L’émission Questions du soir (France-Culture 25/06/2025) fut introduite par cette citation extraite du rapport de la Commission Nationale Consultative des Droits de l’Homme : « Le racisme reste profondément enraciné en France, dans les actes, les discriminations ordinaires, les discours de haine en ligne et dans la vie réelle. »
L’invité, Michael O. Hardimon, professeur de philosophie à l’université de Californie à San Diego propose de distinguer : la race comme construction idéologique à rejeter, comme construction sociale à analyser, comme réalité visible liée à l’ascendance, et comme catégorie populationnelle non hiérarchique. (cf. la page d’accueil de l’émission)
Dit plus simplement : utiliser le mot race sans qu’il signifie racisme.
Il y a au moins deux questions.
La première est d’ordre linguistique (cf. l’intitulé de l’article). Un mot a une dénotation et une ou des connotations. Par exemple, noir dénote une couleur et connote, entre autres choses, le deuil social, du moins chez nous.
Race dénote initialement une classification, des catégories, (la race humaine, la race animale) et connote une hiérarchie, à tel point que la connotation a fini par se substituer à la dénotation de manière que « raciste » ne renvoie jamais à la dénotation initiale et que « racisme » est, chez nous, un délit.
Cette première question que pose nécessairement la proposition de M. Hardimon conduit à une seconde question, qui n’est plus strictement linguistique : pourquoi et pour quoi entreprendre une telle démarche, dans la mesure où l’entreprise paraît quasiment impossible, non seulement à cause du poids de l’histoire du mot, mais encore parce que le racisme est toujours actuel. En d’autres termes, et pour prendre un exemple très simple, est-il envisageable de parler de « race noire » sans que rappliquent au grand galop les connotations hiérarchiques évoquées plus bas ? D’autant que, si l’on veut accompagner le philosophe dans sa démarche, il est possible d’utiliser « population », noire, blanche etc. un mot qui n’a pas les connotations du mot race.

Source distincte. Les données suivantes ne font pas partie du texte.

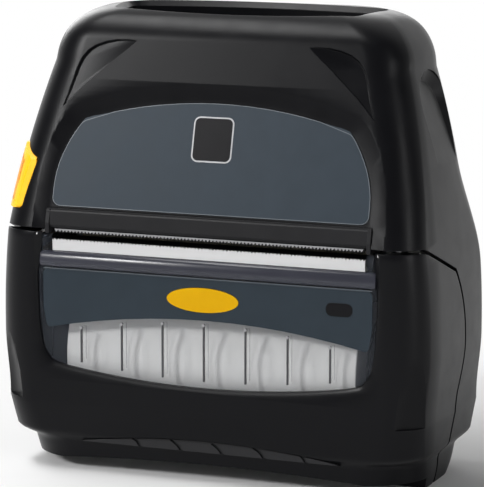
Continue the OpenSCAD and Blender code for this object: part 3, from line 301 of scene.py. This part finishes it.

Les intentions de ce philosophe sont « pures » en ce sens qu’il n’y a pas d’ambiguïté dans son discours. Mais la pureté des intentions n’évacue pas le problème.
Quand un intervenant lui demande dans quelle mesure l’entreprise est réalisable, il répond qu’il parvient très bien à parler de race avec ses étudiants en évacuant la racialisation.
Oui. Dans la salle de cours de l’université, d’accord. Mais, en-dehors de cet espace ?
Je répondrai à mes deux questions par cette troisième : est-ce qu’il ne s’agit pas au fond d’une démarche d’intellectualisme pur qui vise à exorciser un mot, en ne voyant pas ou en oubliant ce qu’il recouvre, c’est-à- dire un déni ?
M. Hardimon explique très bien que racisme est un sous-ensemble de xénophobie (= la peur de l’étranger et son corollaire de haine). Autrement dit, le racisme est une forme de la xénophobie. Si je suis raciste, c’est parce que j’ai peur de l’autre et que j’utilise une différence d’apparence (la couleur de la peau, par exemple) pour en faire un essentiel (noir = absence d’âme, infériorité intellectuelle etc.). Mais la xénophobie qui contient le racisme, d’où vient-elle ? Qu’est-ce qui fait que j’ai peur de l’autre ? Ce qui fait que j’ai peur de l’autre en tant qu’il est autre, c’est qu’il n’est pas moi, qui, par exemple, suis blanc, chrétien, intelligent etc. Cf. « Comment peut-on être Persan ? » (Montesquieu). Et on sait très bien que derrière tout ça, le racisme et la xénophobie, c’est la mort, ma mort qui est en embuscade : je déverse sur l’autre, l’étranger, celui qui est si peu comme moi, toute mon angoisse, comme ça je ne meurs pas. Oui, c’est débile. Le racisme est débile.
Je dirai donc que la démarche du philosophe trouve son origine dans le désarroi planétaire actuel et qu’elle manque la cible.